- **Work instructions**:
Return the full material exactly.

- **Source material**:
§ §

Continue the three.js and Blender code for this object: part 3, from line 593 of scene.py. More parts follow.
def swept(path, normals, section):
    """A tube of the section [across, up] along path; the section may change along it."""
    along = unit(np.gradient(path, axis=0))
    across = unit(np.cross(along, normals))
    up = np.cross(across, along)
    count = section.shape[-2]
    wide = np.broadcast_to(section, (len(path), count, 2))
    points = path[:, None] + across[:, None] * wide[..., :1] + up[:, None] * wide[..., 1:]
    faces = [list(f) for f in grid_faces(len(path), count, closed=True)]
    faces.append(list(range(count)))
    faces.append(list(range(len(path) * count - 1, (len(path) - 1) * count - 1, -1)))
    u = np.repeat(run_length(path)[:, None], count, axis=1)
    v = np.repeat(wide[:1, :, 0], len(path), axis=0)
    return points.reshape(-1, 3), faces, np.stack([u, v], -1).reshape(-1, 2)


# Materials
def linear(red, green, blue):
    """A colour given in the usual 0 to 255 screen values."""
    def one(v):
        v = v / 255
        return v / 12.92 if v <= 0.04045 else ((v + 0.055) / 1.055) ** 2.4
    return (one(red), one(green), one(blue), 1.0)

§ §

- **Solved exercise**:
Continue the three.js and Blender code for this object: part 3, from line 593 of scene.py. More parts follow.
def swept(path, normals, section):
    """A tube of the section [across, up] along path; the section may change along it."""
    along = unit(np.gradient(path, axis=0))
    across = unit(np.cross(along, normals))
    up = np.cross(across, along)
    count = section.shape[-2]
    wide = np.broadcast_to(section, (len(path), count, 2))
    points = path[:, None] + across[:, None] * wide[..., :1] + up[:, None] * wide[..., 1:]
    faces = [list(f) for f in grid_faces(len(path), count, closed=True)]
    faces.append(list(range(count)))
    faces.append(list(range(len(path) * count - 1, (len(path) - 1) * count - 1, -1)))
    u = np.repeat(run_length(path)[:, None], count, axis=1)
    v = np.repeat(wide[:1, :, 0], len(path), axis=0)
    return points.reshape(-1, 3), faces, np.stack([u, v], -1).reshape(-1, 2)


# Materials
def linear(red, green, blue):
    """A colour given in the usual 0 to 255 screen values."""
    def one(v):
        v = v / 255
        return v / 12.92 if v <= 0.04045 else ((v + 0.055) / 1.055) ** 2.4
    return (one(red), one(green), one(blue), 1.0)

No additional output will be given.